Australian researchers claim to have developed a blood test that can accurately detect when someone has not slept for 24 hours.
A Monash University-led team says a blood-based marker accurately predicted when the study volunteers had been awake for more than 24 hours under controlled laboratory conditions.
The biomarker detected whether individuals had been awake for 24 hours with a 99.2 percent probability of being correct, when compared to their own well-rested sample. When a single sample was considered without the well-rested comparison (similar to a diagnostic blood test).
Researchers are hoping their findings could be used to develop future tests to quickly and easily identify sleep deprived drivers.
The research was led by senior author Professor Clare Anderson while she was with the Monash University School of Psychological Sciences and Turner Institute for Brain and Mental Health. She is now Professor of Sleep and Circadian Science at the University of Birmingham in the UK.

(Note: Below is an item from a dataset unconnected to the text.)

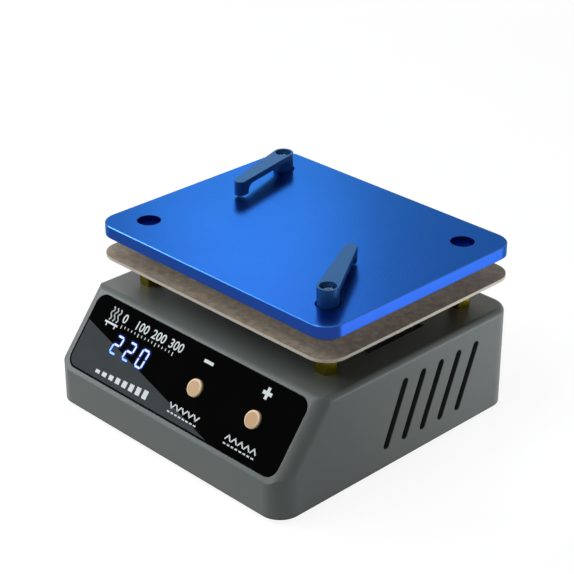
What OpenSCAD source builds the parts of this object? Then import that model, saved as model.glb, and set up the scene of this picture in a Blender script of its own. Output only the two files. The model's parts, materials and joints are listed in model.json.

“This is a really exciting discovery for sleep scientists, and could be transformative to the future management of health and safety relating to insufficient sleep,” she said. “While more work is required, this is a promising first step.
“There is strong evidence that less than five hours’ sleep is associated with unsafe driving, but driving after 24 hours awake, which is what we detected here, would be at least comparable to more than double the Australian legal limit of alcohol performance wise.”
First author Dr Katy Jeppe, from the Monash Proteomics and Metabolomics Platform, previously from the School of Psychological Sciences, spoke of how a test could potentially be developed for post-accident use.
“Next steps would be to test it in a less controlled environment and maybe under forensic conditions, particularly if it was to be used as evidence for crashes involving drivers falling asleep,” Jeppe said.
“Given it’s blood, the test is more limited in a roadside context, but future work could examine whether our metabolites, and therefore the biomarker, are evident in saliva or breath.”
“Much further work would be needed if laws were to change and a sleep deprivation test introduced on the road or in workplaces. This would include further validation of biomarkers, as well as establishing safe levels of sleep to prevent and recover from impairment, not to mention the extensive legal process.”